Es lastet auf dieser Zeit
der Fluch der Mittelmäßigkeit.
Hast du so einen schwachen Magen?
Kannst du keine Wahrheit vertragen?
Bist du also nur ein Griessbrei-Fresser?
Ja, dann ...
Ja, dann verdienst du’s nicht besser."

(Kurt Tucholsky 1931)

Eben dieser Kurt Tucholsky schrieb einst:
"Der Satiriker ist ein gekränkter Idealist:
Er will die Welt gut haben, sie ist schlecht,
und nun rennt er gegen das Schlechte an."
Ich stehe jedenfalls immer noch vor dem Buchladen in der klirrenden Kälte und denke: „Was machst Du hier eigentlich?“
"Die wahren Werte des Festes der Liebe sind verloren gegangen. Gut erkannt. Aber dagegen anzurennen? Neeee, nicht mit mir!
Ich beschließe mich dieses Jahr dem gezwungenen Konsumrausch zu entziehen.

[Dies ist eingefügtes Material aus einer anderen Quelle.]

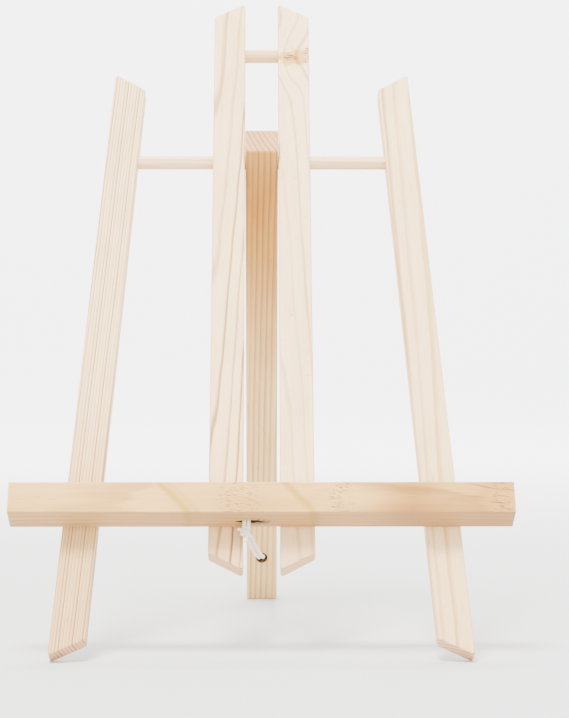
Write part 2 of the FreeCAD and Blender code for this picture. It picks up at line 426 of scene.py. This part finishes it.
# How each piece was cut from its tree. Lengths are in millimetres in the stick's own axes.
# half is half the piece's width and thickness, heart is where the tree's middle lies, drift how
# far it wanders per millimetre of length, ring is the width of a year's growth, sharp the share
# of it before the late wood starts, wave how much the rings wander, late how dark late wood
# gets, and light and dark are the colours of early and late wood in 0-255 screen values.
LOOKS = {
    "left_leg": dict(
        half=STICK_HALF, heart=(-70, 14), drift=(0.012, 0.01), ring=1.2, sharp=0.3, wave=0.35,
        late=0.95, light=(243, 205, 151), dark=(140, 95, 26),
    ),
    "right_leg": dict(
        half=STICK_HALF, heart=(12, 22), drift=(0.004, 0.008), ring=2.3, sharp=0.5, wave=0.5,
        late=0.8, light=(243, 207, 153), dark=(168, 118, 32),
    ),
    "left_upright": dict(
        half=STICK_HALF, heart=(-10, 22), drift=(0.03, -0.02), ring=2.0, sharp=0.66, wave=0.9,
        late=0.95, light=(243, 204, 151), dark=(140, 94, 28),
    ),
    "right_upright": dict(
        half=STICK_HALF, heart=(-12, 24), drift=(-0.015, 0.02), ring=2.3, sharp=0.7, wave=0.8,
        late=0.55, light=(244, 209, 160), dark=(160, 112, 42),
    ),
    "rear_leg": dict(
        half=(REAR_LEG_WIDTH / 2, STICK_THICKNESS / 2), heart=(38, 34), drift=(0.01, 0.01),
        ring=1.7, sharp=0.3, wave=0.5, late=0.65, light=(236, 196, 134), dark=(138, 90, 26),
    ),
    "ledge": dict(
        half=(LEDGE_HEIGHT / 2, LEDGE_DEPTH / 2), heart=(2, 24), drift=(0.06, 0.03),
        ring=3.0, sharp=0.45, wave=1.8, late=0.6, light=(222, 175, 96), dark=(144, 98, 28),
    ),
    "top_dowel": dict(
        half=DOWEL_HALF, heart=(20, 6), drift=(0.01, 0.0), ring=1.3, sharp=0.4, wave=0.3,
        late=0.4, light=(234, 194, 140), dark=(160, 106, 48),
    ),
    "cross_dowel": dict(
        half=DOWEL_HALF, heart=(-18, 9), drift=(0.01, 0.0), ring=1.4, sharp=0.4, wave=0.3,
        late=0.4, light=(238, 200, 152), dark=(166, 114, 58),
    ),
}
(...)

Flucht, Rückzug? Ja, und wie! Aber mit wehenden Fahnen...
Ich schreie auf „Dieses Jahr gibt es nur Liebe – All you need is love!“ Verstörte Menschen drehen sich nach mir um und schütteln den Kopf. Mich kümmert es nicht, denn:
Was darf die Satire?
Alles!
Sorry George Michael. Danke Kurt.
Ich springe in ein Taxi und lasse mich zurück in meine beschützenden vier Wände chauffieren, öffne eine Flasche Brunello di Montalcino und erhole mich im Sinne des 'gekränkten Idealisten' von meiner Flucht.